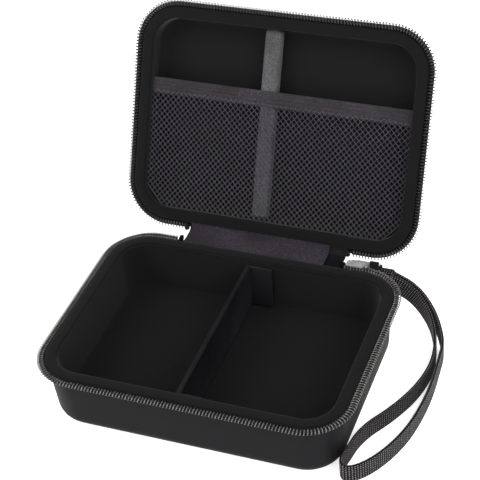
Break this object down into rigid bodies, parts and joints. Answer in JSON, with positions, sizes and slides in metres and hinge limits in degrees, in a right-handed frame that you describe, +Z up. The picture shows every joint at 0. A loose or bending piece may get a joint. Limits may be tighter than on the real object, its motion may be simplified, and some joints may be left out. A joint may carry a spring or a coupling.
{
  "type": "trading card storage box",
  "caption": "Zippered soft-shell storage case: a deep divided base, a shallower hinged lid with a mesh pocket, and a wrist strap on the zip slider.",
  "frame": {"origin": "centre of the base's underside, on the surface the case stands on", "axes": "+X to the right along the hinge, +Y from the front to the hinge at the back, +Z up"},
  "size_m": [0.1824, 0.1876, 0.1426],
  "materials": {
    "cover": "satin",
    "foam": "matte",
    "lining": "matte",
    "binding": "matte",
    "coil": "satin",
    "tape": "matte",
    "stop_metal": "satin",
    "hinge_cloth": "satin",
    "hinge_lining": "matte",
    "rib_cloth": "matte",
    "net": "matte",
    "elastic": "matte",
    "divider_cloth": "satin",
    "divider_plastic": "matte",
    "hook_tape": "matte",
    "slider_metal": "gloss",
    "webbing": "matte"
  },
  "bodies": {
    "base": {"base_outer_cover": "cover", "base_shell": "foam", "base_lining": "lining", "base_zip_tape": "tape", "base_zip_coil": "coil", "base_zip_stops": "stop_metal", "base_rim_binding": "binding", "hinge_outer_panel": "hinge_cloth", "hinge_inner_panel": "hinge_lining"},
    "lid": {"lid_outer_cover": "cover", "lid_shell": "foam", "lid_lining": "lining", "lid_zip_tape": "tape", "lid_zip_coil": "coil", "lid_zip_stops": "stop_metal", "lid_rim_binding": "binding", "lid_rib_core": "foam", "lid_rib_cover": "rib_cloth", "pocket_mesh": "net", "pocket_elastic": "elastic", "pocket_seam_tape": "tape"},
    "divider": {"divider_cover": "divider_cloth", "divider_board": "divider_plastic", "divider_hook_back": "hook_tape", "divider_hook_front": "hook_tape"},
    "slider": {"slider_body": "slider_metal", "slider_crown": "slider_metal"},
    "pull": {"zip_pull": "slider_metal", "strap_tab": "webbing", "wrist_strap": "webbing"}
  },
  "joints": [
    {"name": "lid_hinge", "type": "hinge", "parent": "base", "child": "lid", "pos_m": [0, 0.0621, 0.0338], "axis": [1, 0, 0], "range_deg": [-14.5, 115.5], "deforming": ["hinge_outer_panel", "hinge_inner_panel"]},
    {"name": "divider_slide", "type": "slide", "parent": "base", "child": "divider", "axis": [1, 0, 0], "range_m": [-0.035, 0.035]},
    {"name": "slider_travel", "type": "slide", "parent": "base", "child": "slider", "axis": [1, 0, 0], "range_m": [0, 0.008]},
    {"name": "pull_swing", "type": "hinge", "parent": "slider", "child": "pull", "pos_m": [0.0504, 0.0622, 0.03375], "axis": [0, 0, 1], "range_deg": [0, 11], "deforming": ["strap_tab", "wrist_strap"]}
  ]
}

EXERCISE INSTRUCTIONS: Reproduce all the data word for word.

EXPECTED ANSWER:
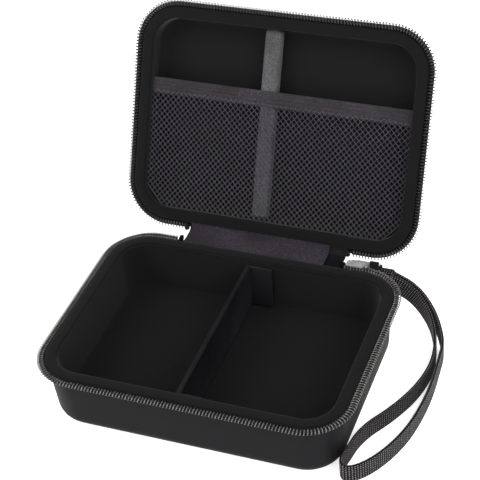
Break this object down into rigid bodies, parts and joints. Answer in JSON, with positions, sizes and slides in metres and hinge limits in degrees, in a right-handed frame that you describe, +Z up. The picture shows every joint at 0. A loose or bending piece may get a joint. Limits may be tighter than on the real object, its motion may be simplified, and some joints may be left out. A joint may carry a spring or a coupling.
{
  "type": "trading card storage box",
  "caption": "Zippered soft-shell storage case: a deep divided base, a shallower hinged lid with a mesh pocket, and a wrist strap on the zip slider.",
  "frame": {"origin": "centre of the base's underside, on the surface the case stands on", "axes": "+X to the right along the hinge, +Y from the front to the hinge at the back, +Z up"},
  "size_m": [0.1824, 0.1876, 0.1426],
  "materials": {
    "cover": "satin",
    "foam": "matte",
    "lining": "matte",
    "binding": "matte",
    "coil": "satin",
    "tape": "matte",
    "stop_metal": "satin",
    "hinge_cloth": "satin",
    "hinge_lining": "matte",
    "rib_cloth": "matte",
    "net": "matte",
    "elastic": "matte",
    "divider_cloth": "satin",
    "divider_plastic": "matte",
    "hook_tape": "matte",
    "slider_metal": "gloss",
    "webbing": "matte"
  },
  "bodies": {
    "base": {"base_outer_cover": "cover", "base_shell": "foam", "base_lining": "lining", "base_zip_tape": "tape", "base_zip_coil": "coil", "base_zip_stops": "stop_metal", "base_rim_binding": "binding", "hinge_outer_panel": "hinge_cloth", "hinge_inner_panel": "hinge_lining"},
    "lid": {"lid_outer_cover": "cover", "lid_shell": "foam", "lid_lining": "lining", "lid_zip_tape": "tape", "lid_zip_coil": "coil", "lid_zip_stops": "stop_metal", "lid_rim_binding": "binding", "lid_rib_core": "foam", "lid_rib_cover": "rib_cloth", "pocket_mesh": "net", "pocket_elastic": "elastic", "pocket_seam_tape": "tape"},
    "divider": {"divider_cover": "divider_cloth", "divider_board": "divider_plastic", "divider_hook_back": "hook_tape", "divider_hook_front": "hook_tape"},
    "slider": {"slider_body": "slider_metal", "slider_crown": "slider_metal"},
    "pull": {"zip_pull": "slider_metal", "strap_tab": "webbing", "wrist_strap": "webbing"}
  },
  "joints": [
    {"name": "lid_hinge", "type": "hinge", "parent": "base", "child": "lid", "pos_m": [0, 0.0621, 0.0338], "axis": [1, 0, 0], "range_deg": [-14.5, 115.5], "deforming": ["hinge_outer_panel", "hinge_inner_panel"]},
    {"name": "divider_slide", "type": "slide", "parent": "base", "child": "divider", "axis": [1, 0, 0], "range_m": [-0.035, 0.035]},
    {"name": "slider_travel", "type": "slide", "parent": "base", "child": "slider", "axis": [1, 0, 0], "range_m": [0, 0.008]},
    {"name": "pull_swing", "type": "hinge", "parent": "slider", "child": "pull", "pos_m": [0.0504, 0.0622, 0.03375], "axis": [0, 0, 1], "range_deg": [0, 11], "deforming": ["strap_tab", "wrist_strap"]}
  ]
}